More About Changes

What do you do when you know you want to change things, but you’re in the middle of construction?

Accept the fact that changes are a big part of the process of building a new home. Architects, lenders and contractors all understand this realization. Few custom homes, if any, are ever built without changes.

But changes – whether born of preference or necessity – shouldn’t be taken lightly. Made at the wrong time, they can be economically impractical, interrupt construction flow, create scheduling problems, and cause costly delays.

One of the biggest reasons for changes, especially by first-time new homeowners, is they get emotionally attached and rush to begin the project. Instead of focusing their attention and taking time to fine-tune their plans or make critical decisions about materials and finishes for their new home, they become more concerned with how quickly they can break ground on the construction.

Everyone hopes they make all the right decisions when building their new dream home but changes are inevitable, making them at the blueprint stage will conserve more time and energy for everyone involved and save you money.
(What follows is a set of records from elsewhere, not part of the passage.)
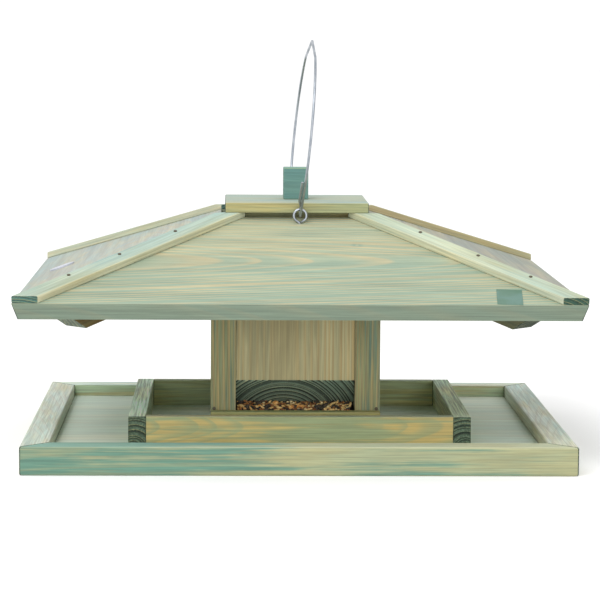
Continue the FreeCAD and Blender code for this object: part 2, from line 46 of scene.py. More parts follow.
print("frame loaded:", len(nodes), "wooden and metal pieces")

xAxis = Vector((1, 0, 0))
yAxis = Vector((0, 1, 0))
zAxis = Vector((0, 0, 1))


# Helpers that build shader nodes.

def newGroup(name, inputs, outputs):
    tree = bpy.data.node_groups.new(name, "ShaderNodeTree")
    for label, kind, value in inputs:
        socket = tree.interface.new_socket(name=label, in_out="INPUT",
                                           socket_type="NodeSocket" + kind)
        socket.default_value = value
    for label, kind in outputs:
        tree.interface.new_socket(name=label, in_out="OUTPUT", socket_type="NodeSocket" + kind)
    return tree, tree.nodes.new("NodeGroupInput").outputs, tree.nodes.new("NodeGroupOutput").inputs


def feed(tree, socket, value):
    if isinstance(value, bpy.types.NodeSocket):
        tree.links.new(value, socket)
    else:
        socket.default_value = value


def calc(tree, operation, *values):
    node = tree.nodes.new("ShaderNodeMath")
    node.operation = operation
    for socket, value in zip(node.inputs, values):
        feed(tree, socket, value)
    return node.outputs[0]


def vectorCalc(tree, operation, *values):
    node = tree.nodes.new("ShaderNodeVectorMath")
    node.operation = operation
    for socket, value in zip(node.inputs, values):
        feed(tree, socket, value)
    return node.outputs["Value" if operation in ("DOT_PRODUCT", "DISTANCE") else "Vector"]


def ramp(tree, value, low, high, start=0.0, end=1.0):
    node = tree.nodes.new("ShaderNodeMapRange")
    node.interpolation_type = "SMOOTHSTEP"
    for label, number in (("Value", value), ("From Min", low), ("From Max", high),
                          ("To Min", start), ("To Max", end)):
        feed(tree, node.inputs[label], number)
    return node.outputs["Result"]


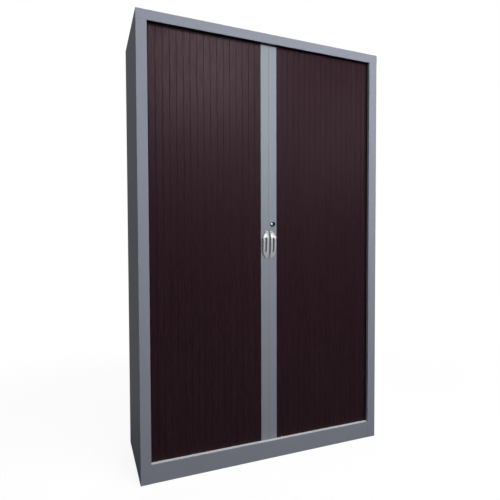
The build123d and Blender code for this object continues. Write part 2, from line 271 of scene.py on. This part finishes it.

For example, take what would seem like a simple request to move an interior wall. During the blueprint stage that request could be as easy as erasing a line and redrawing it somewhere else. If you decided to make the request after the wall has been framed up but no mechanicals have been installed nor is drywall completed, then it would cost a little more. Maybe, just the labor to cut the wall loose and move it to the new location. However, if the request to move the wall comes after the mechanical work has been completed and drywall has been installed, maybe even after the interior trim work and/or flooring is installed then you can see the possible cost implications of such a request increases dramatically.

Fail to plan and you plan to fail by default. Take the time to make important decisions early in the design or construction process. It’s never too soon to pick all of your finishes for the house and knowing what those finishes are can save time, money and confusion later.